For NRIs this matters in two directions. First, the comfort that "my brother is the nominee so he can manage the account" is misplaced — on death, he must hand the money to the legal heirs under the will or succession law, not keep it. Second, the reverse trap: putting your name as nominee on a parent's account does not make you the owner during their lifetime and does not protect against other heirs' claims. Nomination is a payment mechanism; a will is the title document. Cooperative housing societies are a narrow exception where the nominee gets limited ownership-like rights, but even there the underlying estate distribution follows succession law.

3. Property and bank accounts held in a relative's name

Direct answer:property bought in a relative's name with NRI funds, and bank accounts opened in a relative's name to receive NRI remittances, are the two most common benami fact patterns. Both attract enforcement risk for the NRI funder and the Indian name-holder, and both create downstream income-tax and FEMA exposure.

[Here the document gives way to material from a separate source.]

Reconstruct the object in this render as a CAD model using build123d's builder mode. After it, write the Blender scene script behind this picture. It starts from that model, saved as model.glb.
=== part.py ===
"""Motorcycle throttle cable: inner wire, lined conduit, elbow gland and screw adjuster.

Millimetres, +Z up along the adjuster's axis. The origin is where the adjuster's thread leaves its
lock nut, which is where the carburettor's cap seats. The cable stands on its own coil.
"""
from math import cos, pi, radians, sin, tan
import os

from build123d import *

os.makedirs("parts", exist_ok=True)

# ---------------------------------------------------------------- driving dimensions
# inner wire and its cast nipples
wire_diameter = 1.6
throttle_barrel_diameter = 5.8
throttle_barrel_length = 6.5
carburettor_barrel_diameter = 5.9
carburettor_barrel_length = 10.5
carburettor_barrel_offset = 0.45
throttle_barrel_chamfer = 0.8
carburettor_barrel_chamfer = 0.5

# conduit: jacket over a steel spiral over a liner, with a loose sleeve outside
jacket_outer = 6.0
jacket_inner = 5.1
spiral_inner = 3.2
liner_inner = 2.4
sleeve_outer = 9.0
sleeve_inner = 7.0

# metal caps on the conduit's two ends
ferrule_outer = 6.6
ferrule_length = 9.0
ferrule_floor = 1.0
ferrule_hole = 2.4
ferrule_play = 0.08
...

Two narrow statutory carve-outs help in genuine family situations: property held by a Karta or member of a Hindu Undivided Family for the benefit of the HUF where the consideration comes from known HUF sources; and property held by an individual in the name of a spouse or any child where the consideration is paid from the individual's known sources of income. Note the limits — these exceptions apply only to spouse and children, not to parents, siblings or in-laws, and the funding source must be demonstrable from tax-paid income. A flat bought by an NRI son in his father's name does not fit the exception and is, on the face of it, benami.

4. Penalties and confiscation under the Benami Act

Direct answer: a benami property can be attached and confiscated to the Central Government with no compensation. The benamidar (name-holder), the beneficial owner and any abettor each face rigorous imprisonment of one to seven years and a fine of up to 25% of the fair market value of the property. There is also a separate offence for false information, with its own jail term and fine.

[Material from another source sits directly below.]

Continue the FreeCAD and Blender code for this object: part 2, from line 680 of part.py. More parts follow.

The Income-tax Department has overlapping powers: undisclosed funding can be assessed in the beneficial owner's hands under Sections 69/69A as unexplained investments, taxed at the special 60% rate plus surcharge and penalty under Section 115BBE. The Enforcement Directorate may add FEMA and PMLA proceedings if cross-border flows are involved. In short — one informal arrangement, three statutes, and the assets themselves at stake.

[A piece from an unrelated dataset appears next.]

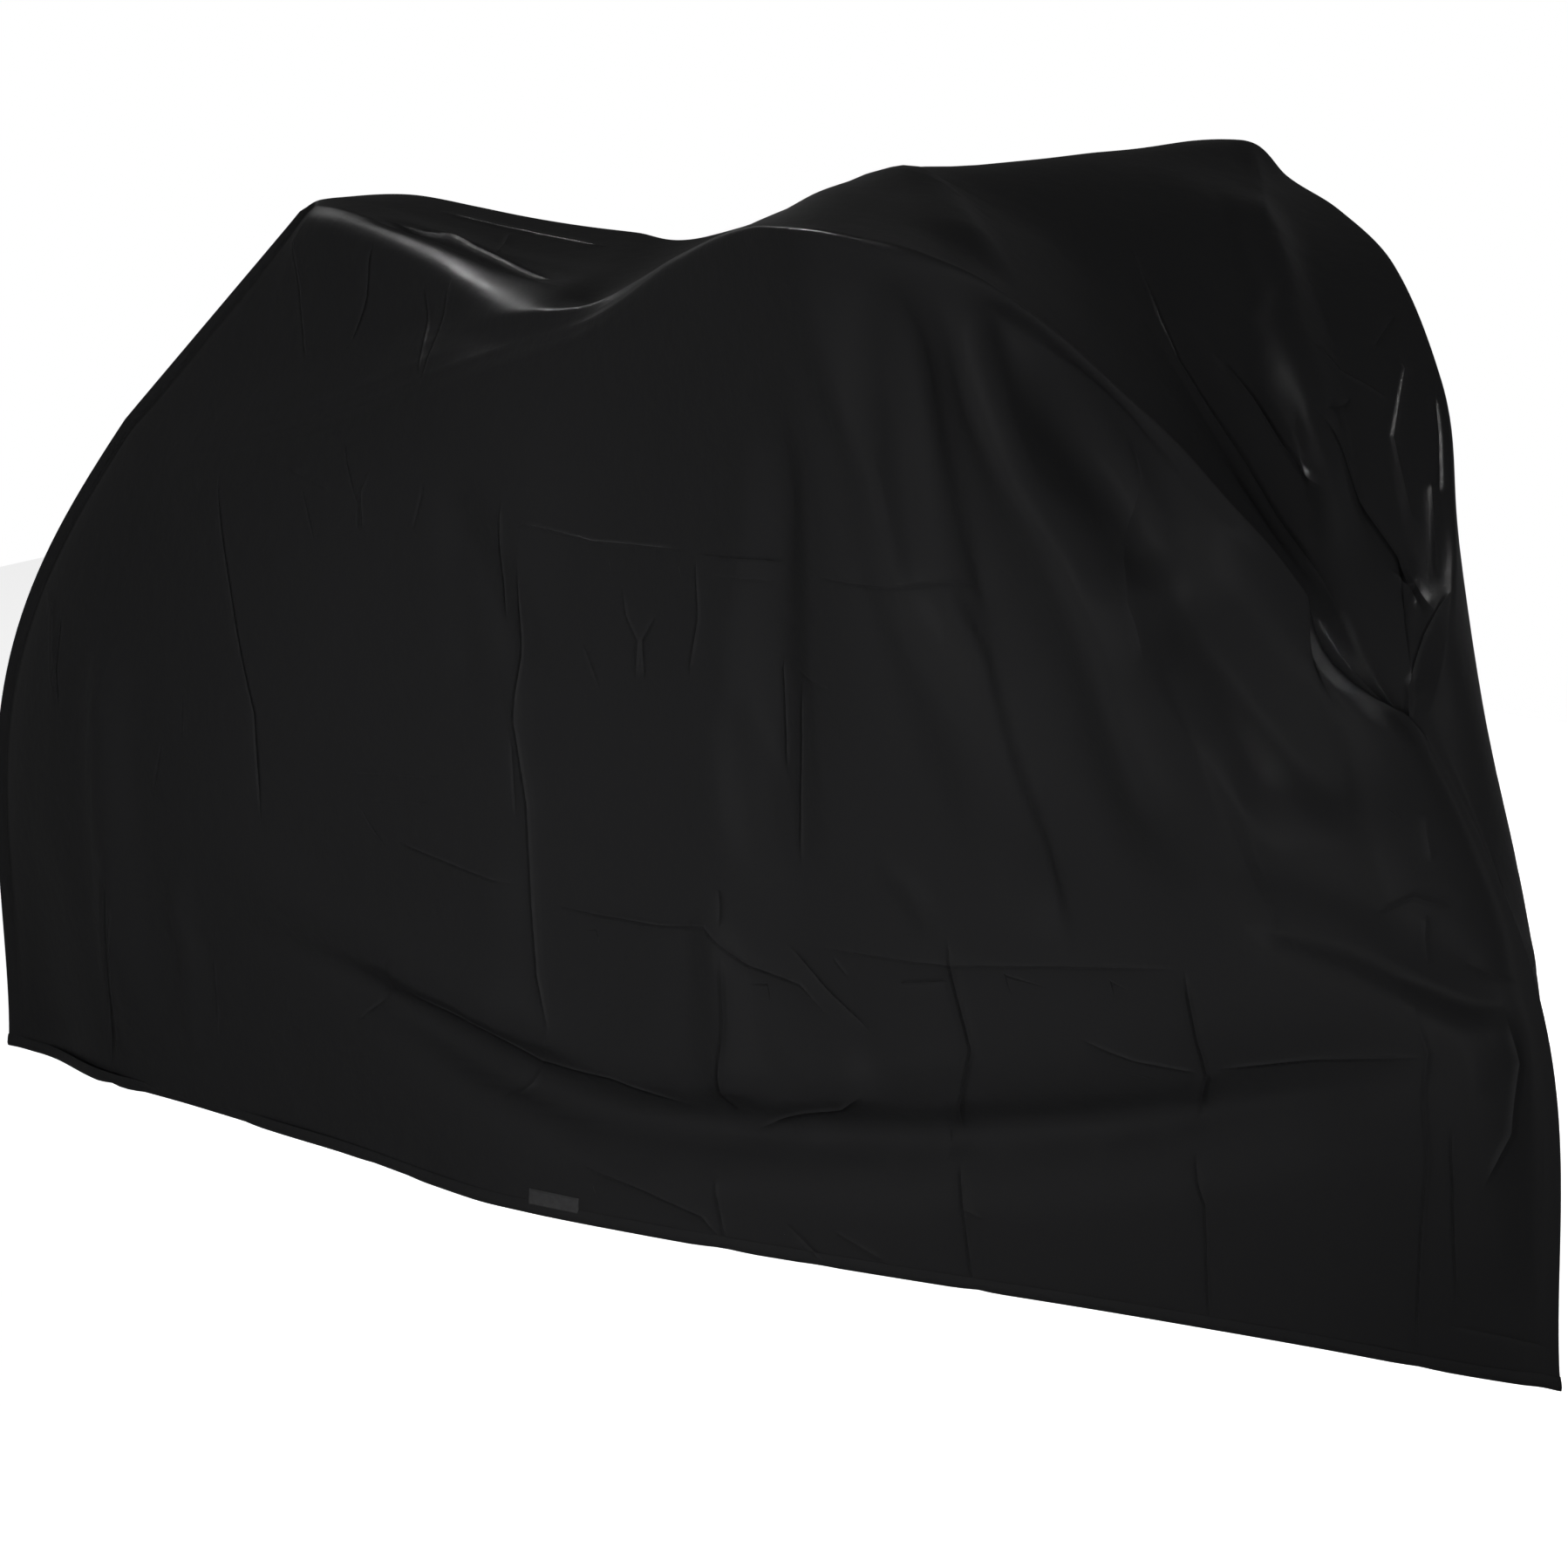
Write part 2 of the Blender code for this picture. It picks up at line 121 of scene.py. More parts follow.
FAR_RIDGE = (
    RidgeRow(0.00, -0.150, 0.000, 0.776),
    RidgeRow(0.05, -0.100, 0.035, 0.780),
    RidgeRow(0.12, -0.005, 0.080, 0.790),
    RidgeRow(0.20, 0.120, 0.120, 0.830),
    RidgeRow(0.28, 0.250, 0.145, 0.870),
    RidgeRow(0.36, 0.380, 0.155, 0.920),
    RidgeRow(0.42, 0.470, 0.155, 0.960),
    RidgeRow(0.47, 0.530, 0.160, 0.990),
    RidgeRow(0.53, 0.680, 0.220, 1.045),
    RidgeRow(0.60, 0.840, 0.310, 1.095),
    RidgeRow(0.67, 0.959, 0.370, 1.116),
    RidgeRow(0.71, 1.009, 0.370, 1.088),
    RidgeRow(0.76, 1.082, 0.350, 1.065),
    RidgeRow(0.80, 1.173, 0.300, 1.031),
    RidgeRow(0.85, 1.286, 0.210, 0.951),
    RidgeRow(0.89, 1.358, 0.120, 0.871),
    RidgeRow(0.93, 1.405, 0.050, 0.805),
    RidgeRow(0.96, 1.420, 0.015, 0.750),
    RidgeRow(1.00, 1.412, 0.000, 0.679),
)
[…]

5. Safer alternatives — gifts, joint ownership, PoA, trusts

Direct answer: the same family help can almost always be achieved through a documented structure: an outright gift to the relative (who then owns it), genuine joint ownership with the NRI named on title, a power of attorney for management without transfer of ownership, or a private trust where the trust deed records the beneficiaries.

Pick the structure by intent. If the asset is truly meant for the relative — gift it cleanly via a written gift deed or banking trail; the relative exemption in the Income-tax Act will usually keep it tax-free for them, but income from the gifted asset can still be clubbed back to the donor in spouse/minor-child cases. See our gifts, loans & clubbing guide for those mechanics. If the asset is meant for the NRI but needs to be managed locally, register a well-drafted PoA in favour of the relative for administration only — the NRI stays on title. If it is a family pool with multiple beneficiaries, a private trust with a written deed beats informal "I'll hold it for everyone". Wills and succession arrangements pull this together — see our succession & estate planning hub, and our property repatriation guide for how clean ownership records make sale and remittance possible later.

This article is general information, not legal or tax advice, and reflects the law as of June 2026. Benami, income-tax and FEMA provisions interact in fact-specific ways — please confirm your position before acting.

Common questions

Answered, candidly.

Is buying property in my parents' name a benami transaction?
It can be. If you provide the funds but the property is held in another's name without them being the true beneficial owner, it may be treated as benami unless it falls within a recognised exception.
Is a nominee the legal owner of an NRI's account or property?
No. A nominee is only a custodian to receive assets on death; legal ownership passes to heirs under succession law, which is why nomination is not a substitute for a will.
How can NRIs hold Indian assets safely through family?
Use clean structures — outright gifts with documentation, genuine joint ownership, a power of attorney, or a trust — rather than informal name-lending.